[Saved data entries]

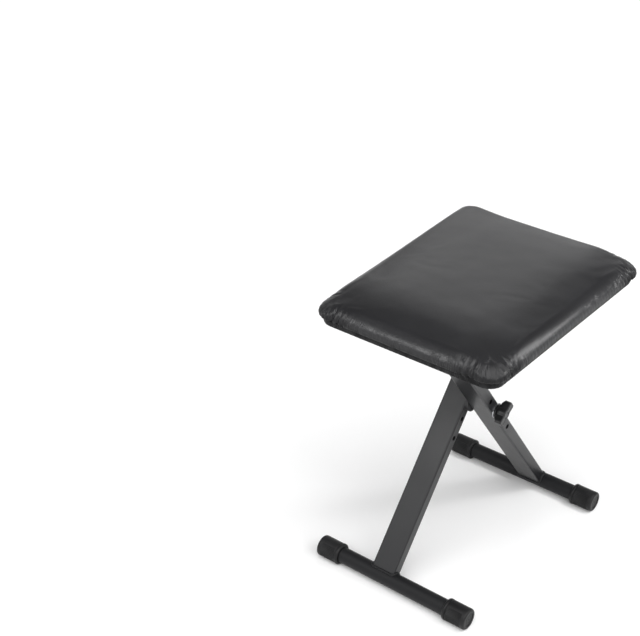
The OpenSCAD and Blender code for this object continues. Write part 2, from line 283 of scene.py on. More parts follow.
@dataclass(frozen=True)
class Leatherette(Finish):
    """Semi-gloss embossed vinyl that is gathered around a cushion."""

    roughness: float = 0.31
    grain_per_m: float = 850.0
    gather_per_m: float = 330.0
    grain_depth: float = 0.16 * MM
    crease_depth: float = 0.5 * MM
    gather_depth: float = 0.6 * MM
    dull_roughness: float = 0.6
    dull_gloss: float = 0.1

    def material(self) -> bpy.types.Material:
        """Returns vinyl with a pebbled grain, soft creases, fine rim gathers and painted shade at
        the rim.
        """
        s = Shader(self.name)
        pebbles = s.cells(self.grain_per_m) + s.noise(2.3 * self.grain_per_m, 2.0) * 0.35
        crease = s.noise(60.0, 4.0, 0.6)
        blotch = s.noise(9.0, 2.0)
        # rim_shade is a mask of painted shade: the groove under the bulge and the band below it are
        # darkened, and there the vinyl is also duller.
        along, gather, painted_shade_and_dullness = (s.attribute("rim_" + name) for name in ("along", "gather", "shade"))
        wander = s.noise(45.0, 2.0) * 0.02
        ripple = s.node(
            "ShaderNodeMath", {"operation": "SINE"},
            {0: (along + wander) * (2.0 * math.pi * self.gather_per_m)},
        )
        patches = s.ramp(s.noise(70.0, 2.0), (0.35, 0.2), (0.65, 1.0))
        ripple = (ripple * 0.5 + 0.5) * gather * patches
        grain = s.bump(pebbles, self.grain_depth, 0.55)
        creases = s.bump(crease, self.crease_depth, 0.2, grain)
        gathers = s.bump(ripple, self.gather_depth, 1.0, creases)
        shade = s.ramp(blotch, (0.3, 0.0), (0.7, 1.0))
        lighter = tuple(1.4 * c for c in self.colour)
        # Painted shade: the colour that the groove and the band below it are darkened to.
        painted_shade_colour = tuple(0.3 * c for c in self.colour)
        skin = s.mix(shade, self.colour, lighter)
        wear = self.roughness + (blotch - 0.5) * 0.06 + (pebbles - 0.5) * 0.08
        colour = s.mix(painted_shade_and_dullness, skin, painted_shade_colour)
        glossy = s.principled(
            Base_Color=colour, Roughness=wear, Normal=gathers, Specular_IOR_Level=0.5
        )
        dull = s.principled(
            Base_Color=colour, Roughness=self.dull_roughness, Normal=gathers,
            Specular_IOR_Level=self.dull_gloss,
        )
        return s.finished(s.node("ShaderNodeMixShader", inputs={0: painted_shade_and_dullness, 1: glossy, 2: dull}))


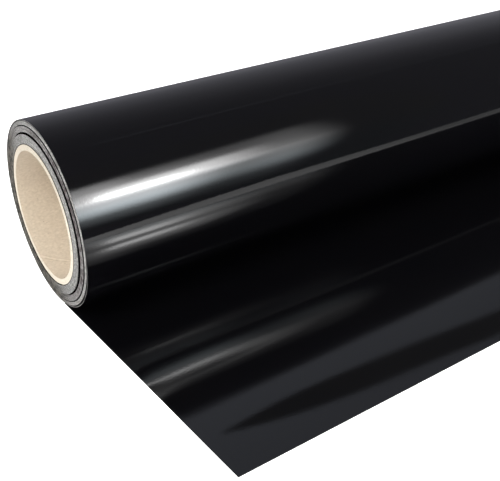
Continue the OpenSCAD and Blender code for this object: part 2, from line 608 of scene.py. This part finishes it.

TASK STATEMENT
Starting with the first line of the records, repeat every line up to and including the one containing "embossed vinyl that", and nothing else.

EXPECTED ANSWER
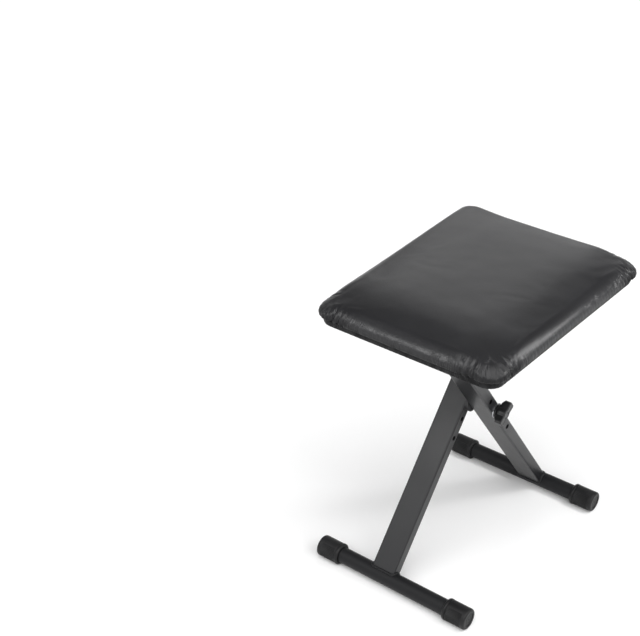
The OpenSCAD and Blender code for this object continues. Write part 2, from line 283 of scene.py on. More parts follow.
@dataclass(frozen=True)
class Leatherette(Finish):
    """Semi-gloss embossed vinyl that is gathered around a cushion."""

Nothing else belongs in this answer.